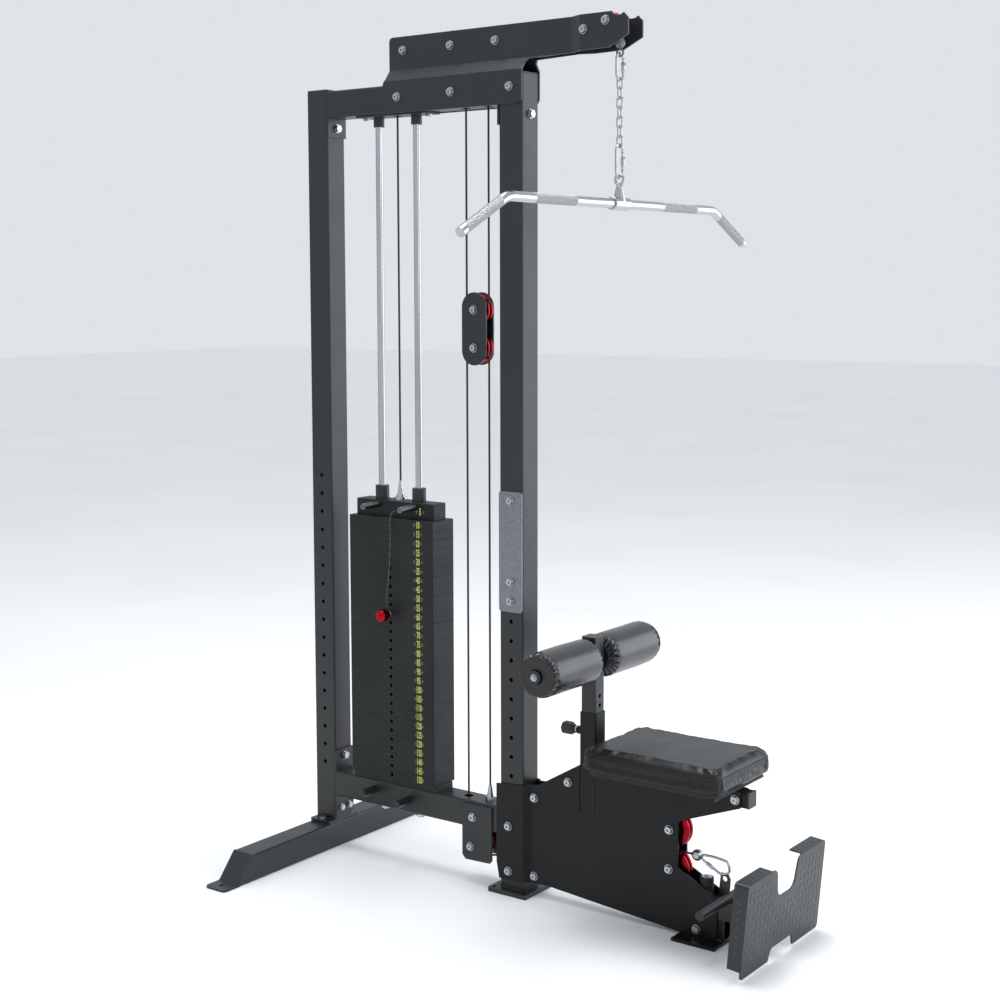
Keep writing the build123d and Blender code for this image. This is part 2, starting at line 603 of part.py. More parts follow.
for label, side in (("foam_roller_left", -1), ("foam_roller_right", 1)):
    with BuildPart() as roller:
        near, far = sorted((side * ROLLER_X[0], side * ROLLER_X[1]))
        bar_x(POST_MID, ROLLER_Z, ROLLER_R, (near, far))
        fillet(roller.edges().filter_by(GeomType.CIRCLE), 12)
        cap = sorted((side * (ROLLER_X[1] - 1), side * (ROLLER_X[1] + 5)))
        bar_x(POST_MID, ROLLER_Z, 46.0, cap)
        bar_x(POST_MID, ROLLER_Z, ROLLER_BORE, (near - 10, far + 10), Mode.SUBTRACT)
    save(roller, label)

with BuildPart() as pop_pin:
    bar_y(0, POP_PIN_Z, POP_STEM_R, (-174.5, -149))
    bar_y(0, POP_PIN_Z, 15.0, (-151, -144))
    bar_y(0, POP_PIN_Z, 19.0, (-145, -106))
    fillet(pop_pin.edges().filter_by(GeomType.CIRCLE).group_by(Axis.Y)[-1], 9)
save(pop_pin, "pop_pin")

# ---------------------------------------------------------------- weight stack
ROD_HOLE_R = 12.0
COLLAR_TOP = STACK_TOP + HEAD_HEIGHT + 39.0
ROD_BOTTOM = 140.0
BRACKET_T = 6.0
STACK_CABLE_Z = 1100.0


def rod_holes(radius, z):
    for y in ROD_STATIONS:
        bar_z(0, y, radius, z, Mode.SUBTRACT)


with BuildPart() as guide_rods:
    for y in ROD_STATIONS:
        bar_z(0, y, ROD_R, (ROD_BOTTOM, TOP_BEAM_Z[0] - BRACKET_T))
        with BuildSketch(Plane.XY.offset(LOWER_BEAM_Z[0] - 12)):
            with Locations((0, aft(y))):
                RegularPolygon(17, 6)
        extrude(amount=12)
save(guide_rods, "guide_rods")

with BuildPart() as rod_bracket:
    block((-30, 30), (STACK_MID - 125, STACK_MID + 125), (TOP_BEAM_Z[0] - BRACKET_T, TOP_BEAM_Z[0]))
    for y in ROD_STATIONS:
        bar_z(0, y, 15.0, (TOP_BEAM_Z[0] - BRACKET_T - 26, TOP_BEAM_Z[0] - BRACKET_T))
        bar_z(0, y, ROD_R + 0.1, (TOP_BEAM_Z[0] - BRACKET_T - 27, TOP_BEAM_Z[0] - BRACKET_T), Mode.SUBTRACT)
    bar_z(0, STACK_MID, 13.0, (TOP_BEAM_Z[0] - BRACKET_T - 1, TOP_BEAM_Z[0] + 1), Mode.SUBTRACT)
    for y in BRACKET_BOLTS:
        bar_z(0, y, 5.25, (TOP_BEAM_Z[0] - BRACKET_T - 1, TOP_BEAM_Z[0] + 1), Mode.SUBTRACT)
save(rod_bracket, "rod_bracket")

with BuildPart() as stack_base:
    with BuildSketch(Plane.XY.offset(LOWER_BEAM_Z[1])):
        with Locations((0, aft(STACK_MID))):
            RectangleRounded(74, STACK_LENGTH + 10, 8)
    extrude(amount=STACK_BOTTOM - LOWER_BEAM_Z[1])
    rod_holes(ROD_R + 0.2, (LOWER_BEAM_Z[1] - 1, STACK_BOTTOM + 1))
    fillet(stack_base.faces().sort_by(Axis.Z)[-1].outer_wire().edges(), 4)
save(stack_base, "stack_base")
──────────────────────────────
BRIEF » Give back the whole listing exactly as it reads.

FINISHED EXERCISE »
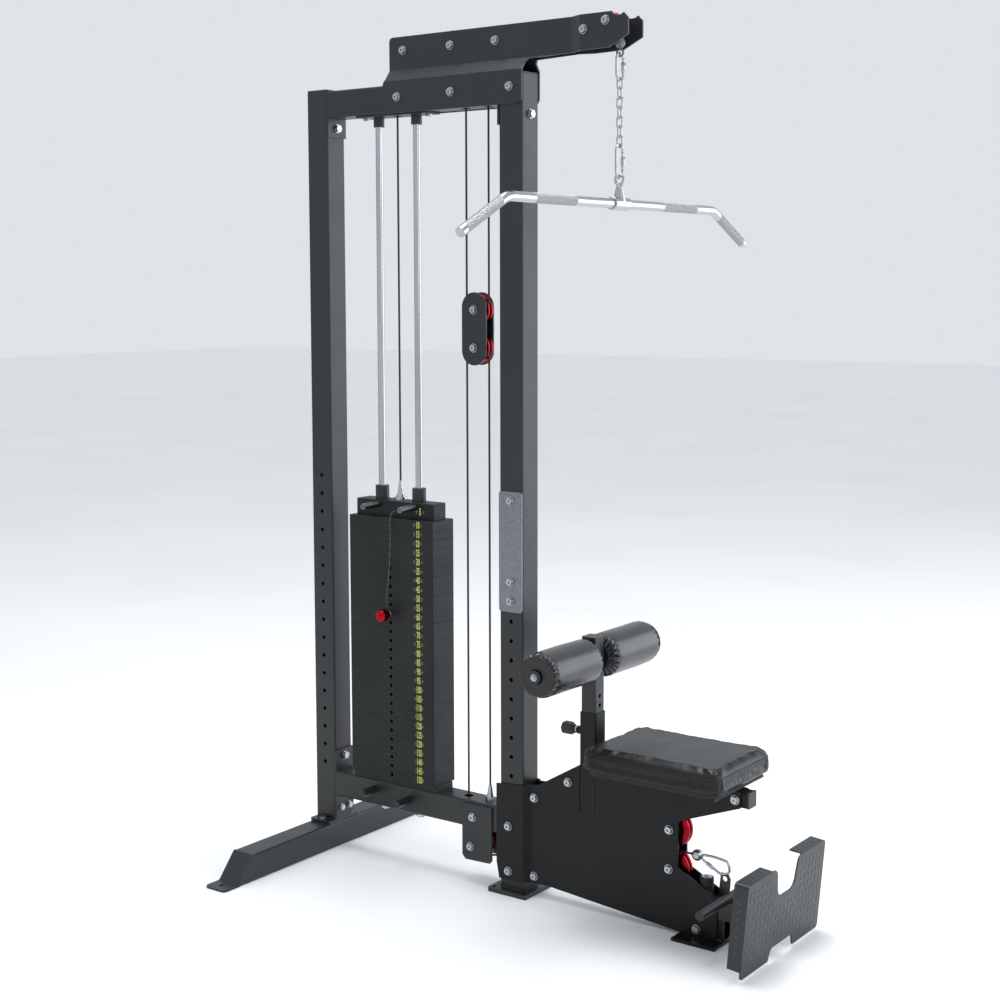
Keep writing the build123d and Blender code for this image. This is part 2, starting at line 603 of part.py. More parts follow.
for label, side in (("foam_roller_left", -1), ("foam_roller_right", 1)):
    with BuildPart() as roller:
        near, far = sorted((side * ROLLER_X[0], side * ROLLER_X[1]))
        bar_x(POST_MID, ROLLER_Z, ROLLER_R, (near, far))
        fillet(roller.edges().filter_by(GeomType.CIRCLE), 12)
        cap = sorted((side * (ROLLER_X[1] - 1), side * (ROLLER_X[1] + 5)))
        bar_x(POST_MID, ROLLER_Z, 46.0, cap)
        bar_x(POST_MID, ROLLER_Z, ROLLER_BORE, (near - 10, far + 10), Mode.SUBTRACT)
    save(roller, label)

with BuildPart() as pop_pin:
    bar_y(0, POP_PIN_Z, POP_STEM_R, (-174.5, -149))
    bar_y(0, POP_PIN_Z, 15.0, (-151, -144))
    bar_y(0, POP_PIN_Z, 19.0, (-145, -106))
    fillet(pop_pin.edges().filter_by(GeomType.CIRCLE).group_by(Axis.Y)[-1], 9)
save(pop_pin, "pop_pin")

# ---------------------------------------------------------------- weight stack
ROD_HOLE_R = 12.0
COLLAR_TOP = STACK_TOP + HEAD_HEIGHT + 39.0
ROD_BOTTOM = 140.0
BRACKET_T = 6.0
STACK_CABLE_Z = 1100.0


def rod_holes(radius, z):
    for y in ROD_STATIONS:
        bar_z(0, y, radius, z, Mode.SUBTRACT)


with BuildPart() as guide_rods:
    for y in ROD_STATIONS:
        bar_z(0, y, ROD_R, (ROD_BOTTOM, TOP_BEAM_Z[0] - BRACKET_T))
        with BuildSketch(Plane.XY.offset(LOWER_BEAM_Z[0] - 12)):
            with Locations((0, aft(y))):
                RegularPolygon(17, 6)
        extrude(amount=12)
save(guide_rods, "guide_rods")

with BuildPart() as rod_bracket:
    block((-30, 30), (STACK_MID - 125, STACK_MID + 125), (TOP_BEAM_Z[0] - BRACKET_T, TOP_BEAM_Z[0]))
    for y in ROD_STATIONS:
        bar_z(0, y, 15.0, (TOP_BEAM_Z[0] - BRACKET_T - 26, TOP_BEAM_Z[0] - BRACKET_T))
        bar_z(0, y, ROD_R + 0.1, (TOP_BEAM_Z[0] - BRACKET_T - 27, TOP_BEAM_Z[0] - BRACKET_T), Mode.SUBTRACT)
    bar_z(0, STACK_MID, 13.0, (TOP_BEAM_Z[0] - BRACKET_T - 1, TOP_BEAM_Z[0] + 1), Mode.SUBTRACT)
    for y in BRACKET_BOLTS:
        bar_z(0, y, 5.25, (TOP_BEAM_Z[0] - BRACKET_T - 1, TOP_BEAM_Z[0] + 1), Mode.SUBTRACT)
save(rod_bracket, "rod_bracket")

with BuildPart() as stack_base:
    with BuildSketch(Plane.XY.offset(LOWER_BEAM_Z[1])):
        with Locations((0, aft(STACK_MID))):
            RectangleRounded(74, STACK_LENGTH + 10, 8)
    extrude(amount=STACK_BOTTOM - LOWER_BEAM_Z[1])
    rod_holes(ROD_R + 0.2, (LOWER_BEAM_Z[1] - 1, STACK_BOTTOM + 1))
    fillet(stack_base.faces().sort_by(Axis.Z)[-1].outer_wire().edges(), 4)
save(stack_base, "stack_base")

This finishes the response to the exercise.